@cindex Laguerre functions
@cindex confluent hypergeometric function

The generalized Laguerre polynomials are defined in terms of confluent
hypergeometric functions as
@c{$L^a_n(x) = ((a+1)_n / n!) {}_1F_1(-n,a+1,x)$}
@math{L^a_n(x) = ((a+1)_n / n!) 1F1(-n,a+1,x)}, and are sometimes referred to as the
associated Laguerre polynomials.  They are related to the plain
Laguerre polynomials @math{L_n(x)} by @math{L^0_n(x) = L_n(x)} and 
@c{$L^k_n(x) = (-1)^k (d^k/dx^k) L_{(n+k)}(x)$}
@math{L^k_n(x) = (-1)^k (d^k/dx^k) L_(n+k)(x)}.  For
more information see Abramowitz & Stegun, Chapter 22.

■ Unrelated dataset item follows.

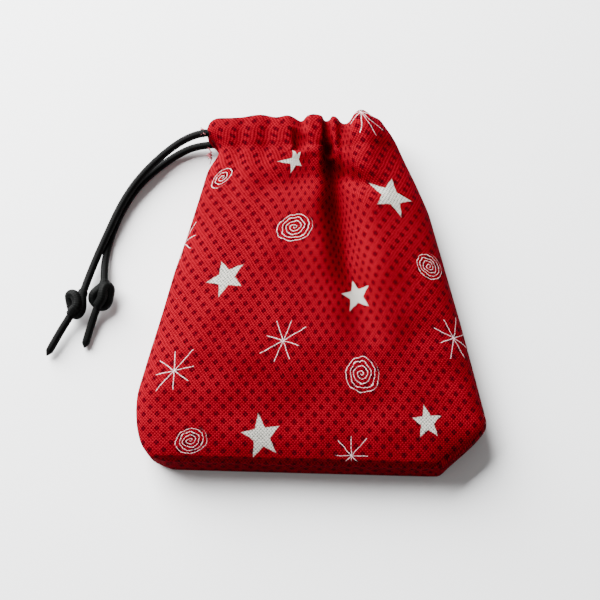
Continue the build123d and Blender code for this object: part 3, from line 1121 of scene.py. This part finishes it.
class DicebagColours(bpy.types.PropertyGroup):
    """Colours of the cloth, its print, the cord and the floor"""

    red: colour_property("Red", "Ground of the printed cotton", (0.120, 0.0003, 0.0042))
    deep_red: colour_property("Deep red", "Darker cast of the ground", (0.100, 0.0002, 0.0034))
    dot: colour_property("Dots", "Printed dots", (0.017, 0.0002, 0.0010))
    star: colour_property("Stars", "Printed stars", (0.36, 0.36, 0.32))
    # Star shade is painted shade between the stars' threads.
    star_shade: colour_property("Star shade", "Between the stars' threads", (0.17, 0.18, 0.16))
    line: colour_property("Lines", "Printed swirls and starbursts", (0.62, 0.46, 0.46))
    # Thread crown is a painted highlight on the threads' crowns.
    thread_light: colour_property("Thread crown", "Where threads catch the light", (0.20, 0.004, 0.014))
    lining: colour_property("Lining", "Lining cotton", (0.09, 0.001, 0.003))
    cord: colour_property("Cord", "Black cord", (0.0035, 0.0038, 0.0036))
    # Cord shade is painted shade between the cord's strands.
    cord_strand_shade: colour_property("Cord shade", "Between the cord's strands", (0.0010, 0.0010, 0.0010))
    thread: colour_property("Thread", "Sewing thread", (0.12, 0.001, 0.004))
    fray: colour_property("Fray", "Frayed cut threads", (0.40, 0.12, 0.14))
    floor: colour_property("Floor", "Pale floor", (0.85, 0.855, 0.86))


# ---- operators


def settings():
    """The scene's sizes and colours."""
    return bpy.context.scene.dicebag_sizes, bpy.context.scene.dicebag_colours


def outer_pouch(sizes):
    """The outer pouch's cross-sections."""
    return Pouch(sizes.columns, sizes.rows, 12, 0.0, MOUTH_Y - 0.3)


def lining_pouch(sizes):
    """The lining's cross-sections."""
    return Pouch(56, 60, 8, sizes.lining_gap / MM, HEM_Y + 1.5)


def blend_front(piece):
    """Bakes a cloth piece's place into its mesh, leaving it at the origin."""
    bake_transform(piece)


class DICEBAG_OT_outer(bpy.types.Operator):
    """Make the outer pouch with its turned hem"""

    bl_idname = "dicebag.outer"
    bl_label = "Outer pouch"

    def execute(self, context):
        sizes, colours = settings()
        pouch = outer_pouch(sizes)
        rim = ((0.55, 0.35, None), (0.3, 0.55, None), (-0.15, 0.6, None), (-0.6, 0.55, None))
        rest = sizes.hem_thickness / MM - sum(into for _forward, into, _slack in rim)
        inner = ((-1.4, rest, 0.0), (-1.8, 0.0, 0.0), (-2.4, 0.0, 0.0), (-3.4, 0.0, 1.0))
        bm = pouch_mesh(pouch, rim + inner)
        cotton = cotton_material(colours, pouch)
        piece = object_from(bm, "outer_cloth", cotton)
        add_subdivision(piece)
        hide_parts("outer_front", "outer_back", "casing_front", "casing_back", "casing_turn")
        blend_front(piece)
        return {"FINISHED"}


class DICEBAG_OT_lining(bpy.types.Operator):
    """Make the lining pouch"""

    bl_idname = "dicebag.lining"
    bl_label = "Lining"

    def execute(self, context):
        sizes, colours = settings()
        bm = pouch_mesh(lining_pouch(sizes), ((1.2, 1.2, None),))
        bmesh.ops.reverse_faces(bm, faces=bm.faces)
        piece = object_from(bm, "lining_cloth", lining_material(colours))
        add_subdivision(piece)
        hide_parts("lining_front", "lining_back")
        blend_front(piece)
        return {"FINISHED"}


class DICEBAG_OT_cord(bpy.types.Operator):
    """Make the cord's free ends, knots and hidden runs"""

    bl_idname = "dicebag.cord"
    bl_label = "Cord"

    def execute(self, context):
        _sizes, colours = settings()
        black = cord_material(colours)
        for side in ("front", "back"):
            path = smooth_path(route_points(side), f"{side}_route")
            tube = tube_mesh(path, CORD_MM * CORD_FULLNESS * MM, taper=CORD_TIP[side] * MM)
            cord = object_from(tube, f"cord_{side}_end", black)
            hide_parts(f"drawcord_{side}")
            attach(cord, CORD_BODY[side])
            knot = object_from(knot_mesh(side), f"overhand_knot_{side}", black)
            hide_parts(f"knot_{side}")
            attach(knot, CORD_BODY[side])
        for name, (body, route) in HIDDEN_ROUTES.items():
            points = [Vector((x, CHANNEL_Y + y, z)) * MM for x, y, z in route]
            tube = tube_mesh(smooth_path(points, name), CORD_MM / 2 * MM)
            piece = object_from(tube, f"hidden_{name}", black)
            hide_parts(f"drawcord_{name}")
            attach(piece, body)
        return {"FINISHED"}


class DICEBAG_OT_threads(bpy.types.Operator):
    """Make the rows of stitches"""

    bl_idname = "dicebag.threads"
    bl_label = "Threads"

    def execute(self, context):
        sizes, colours = settings()
        red = thread_material("sewing_thread", tuple(colours.thread))
        pouch = outer_pouch(sizes)
        for cloth, shape in (("outer", pouch), ("lining", lining_pouch(sizes))):
            half = shape.tall // 2
            for side, i in (("left", 0), ("right", shape.across)):
                line = [Vector(shape.place(i, j, half)[0]) for j in range(2, shape.rows)]
                name, node = f"{cloth}_side_stitches_{side}", f"{cloth}_side_thread_{side}"
                self.row(sizes, red, name, line, node)
            line = [Vector(shape.place(i, 0, half)[0]) for i in range(2, shape.across - 1)]
            self.row(sizes, red, f"{cloth}_bottom_stitches", line, f"{cloth}_bottom_thread")
        row = min(range(pouch.rows + 1), key=lambda j: abs(pouch.row_y(j) - HEM_STITCH_Y))
        for side, k in (("front", pouch.tall), ("back", 0)):
            line = [Vector(pouch.place(i, row, k)[0]) for i in range(2, pouch.across - 1)]
            piece = self.row(
                sizes, red, f"hem_stitches_{side}", line, f"casing_thread_{side}", blended=False
            )
            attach(piece, FRONT if side == "front" else BACK)
        return {"FINISHED"}

    def row(self, sizes, material, name, line, node, blended=True):
        """One row of stitches that stands for one node of thread."""
        bm = stitch_row_mesh(line, sizes.thread, sizes.stitch_length, sizes.stitch_pitch)
        piece = object_from(bm, name, material)
        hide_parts(node)
        if blended:
            blend_front(piece)
        return piece


class DICEBAG_OT_fray(bpy.types.Operator):
    """Make the frayed thread ends where the cord leaves the hem"""

    bl_idname = "dicebag.fray"
    bl_label = "Frayed threads"

    def execute(self, context):
        _sizes, colours = settings()
        pink = thread_material("frayed_thread", tuple(colours.fray))
        chance = np.random.RandomState(7)
        edges = (("front", (-29.7, 44.4, 8.6), FRONT), ("back", (-28.2, 39.4, 4.4), BACK))
        strands = 22
        for side, edge, body in edges:
            whole = bmesh.new()
            for _strand in range(strands):
                start = Vector((
                    edge[0] + chance.uniform(-0.2, 0.3),
                    edge[1] + chance.uniform(-1.0, 1.0),
                    edge[2] + chance.uniform(-1.0, 1.0),
                )) * MM
                reach = chance.uniform(0.4, 1.5)
                bend = chance.uniform(-0.8, 0.8, size=3)
                middle = start + Vector((-0.6 * reach, bend[0], bend[1])) * MM
                end = start + Vector((-reach, bend[0] * 1.4 + bend[2], bend[1] * 1.2)) * MM
                path = smooth_path([start, middle, end], "fray_path", 4)
                strand = tube_mesh(path, 0.13 * MM, around=5)
                mesh = bpy.data.meshes.new("strand")
                strand.to_mesh(mesh)
                strand.free()
                whole.from_mesh(mesh)
                bpy.data.meshes.remove(mesh)
            piece = object_from(whole, f"frayed_threads_{side}", pink)
            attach(piece, body)
        return {"FINISHED"}


class DICEBAG_OT_stage(bpy.types.Operator):
    """Make the floor, the light and the camera"""

    bl_idname = "dicebag.stage"
    bl_label = "Stage"

    def execute(self, context):
        _sizes, colours = settings()
        bm = bmesh.new()
        bmesh.ops.create_grid(bm, x_segments=1, y_segments=1, size=1.6)
        floor = object_from(bm, "floor", floor_material(colours), smooth=False)
        world = bpy.data.worlds.new("studio")
        context.scene.world = world
        world.use_nodes = True
        background = world.node_tree.nodes["Background"]
        background.inputs["Color"].default_value = (1.0, 0.99, 0.98, 1)
        background.inputs["Strength"].default_value = 0.28
        self.lamp(context, "window", (-0.38, 0.44, 0.38), 0.60, 46.0)
        self.camera(context)
        return {"FINISHED"}

    def lamp(self, context, name, place, size, power):
        """A square soft light that faces the bag."""
        light = bpy.data.lights.new(name, "AREA")
        light.energy = power
        light.size = size
        lamp = bpy.data.objects.new(name, light)
        lamp.location = place
        lamp.rotation_euler = (-Vector(place)).to_track_quat("-Z", "Y").to_euler()
        context.scene.collection.objects.link(lamp)

    def camera(self, context):
        """The camera high above the bag, leaning a little towards its base."""
        elevation, distance, view_width = radians(75), 0.30, 0.1646
        target = Vector((-3.1, -2.7, 3.0)) * MM
        lens = bpy.data.cameras.new("camera")
        lens.sensor_width = 36.0
        lens.lens = 36.0 * distance / view_width
        lens.clip_start = 0.01
        camera = bpy.data.objects.new("camera", lens)
        away = Vector((0.0, -cos(elevation), sin(elevation)))
        camera.location = target + away * distance
        camera.rotation_euler = (-away).to_track_quat("-Z", "Y").to_euler()
        context.scene.collection.objects.link(camera)
        context.scene.camera = camera


class DICEBAG_PT_panel(bpy.types.Panel):
    """Lists the bag's settings and pieces"""

    bl_label = "Dice Bag"
    bl_idname = "DICEBAG_PT_panel"
    bl_space_type = "VIEW_3D"
    bl_region_type = "UI"
    bl_category = "Dice Bag"

    def draw(self, context):
        for group in (context.scene.dicebag_sizes, context.scene.dicebag_colours):
            for name in group.__annotations__:
                self.layout.prop(group, name)
        for operator in OPERATORS:
            self.layout.operator(operator.bl_idname)


OPERATORS = (
    DICEBAG_OT_stage,
    DICEBAG_OT_cord,
    DICEBAG_OT_outer,
    DICEBAG_OT_lining,
    DICEBAG_OT_threads,
    DICEBAG_OT_fray,
)
CLASSES = (DicebagSizes, DicebagColours, *OPERATORS, DICEBAG_PT_panel)


def register():
    """Adds the classes and their settings to Blender."""
    for cls in CLASSES:
        bpy.utils.register_class(cls)
    bpy.types.Scene.dicebag_sizes = bpy.props.PointerProperty(type=DicebagSizes)
    bpy.types.Scene.dicebag_colours = bpy.props.PointerProperty(type=DicebagColours)


def unregister():
    """Takes the classes and their settings out of Blender."""
    del bpy.types.Scene.dicebag_colours
    del bpy.types.Scene.dicebag_sizes
    for cls in reversed(CLASSES):
        bpy.utils.unregister_class(cls)


def main():
    """Makes every piece."""
    register()
    bpy.ops.dicebag.stage()
    bpy.ops.dicebag.cord()
    bpy.ops.dicebag.outer()
    bpy.ops.dicebag.lining()
    bpy.ops.dicebag.threads()
    bpy.ops.dicebag.fray()


if __name__ == "__main__":
    main()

The functions described in this section are
declared in the header file @file{gsl_sf_laguerre.h}.  

@deftypefun double gsl_sf_laguerre_1 (double @var{a}, double @var{x})
@deftypefunx double gsl_sf_laguerre_2 (double @var{a}, double @var{x})
@deftypefunx double gsl_sf_laguerre_3 (double @var{a}, double @var{x})
@deftypefunx int gsl_sf_laguerre_1_e (double @var{a}, double @var{x}, gsl_sf_result * @var{result})
@deftypefunx int gsl_sf_laguerre_2_e (double @var{a}, double @var{x}, gsl_sf_result * @var{result})
@deftypefunx int gsl_sf_laguerre_3_e (double @var{a}, double @var{x}, gsl_sf_result * @var{result})
These routines evaluate the generalized Laguerre polynomials
@math{L^a_1(x)}, @math{L^a_2(x)}, @math{L^a_3(x)} using explicit
representations.
@comment Exceptional Return Values: none
@end deftypefun


@deftypefun double gsl_sf_laguerre_n (const int @var{n}, const double @var{a}, const double @var{x})
@deftypefunx int gsl_sf_laguerre_n_e (int @var{n}, double @var{a}, double @var{x}, gsl_sf_result * @var{result})
These routines evaluate the generalized Laguerre polynomials
@math{L^a_n(x)} for @math{a > -1}, 
@c{$n \ge 0$}
@math{n >= 0}.

@comment Domain: a > -1.0, n >= 0
@comment Evaluate generalized Laguerre polynomials.
@comment Exceptional Return Values: GSL_EDOM
@end deftypefun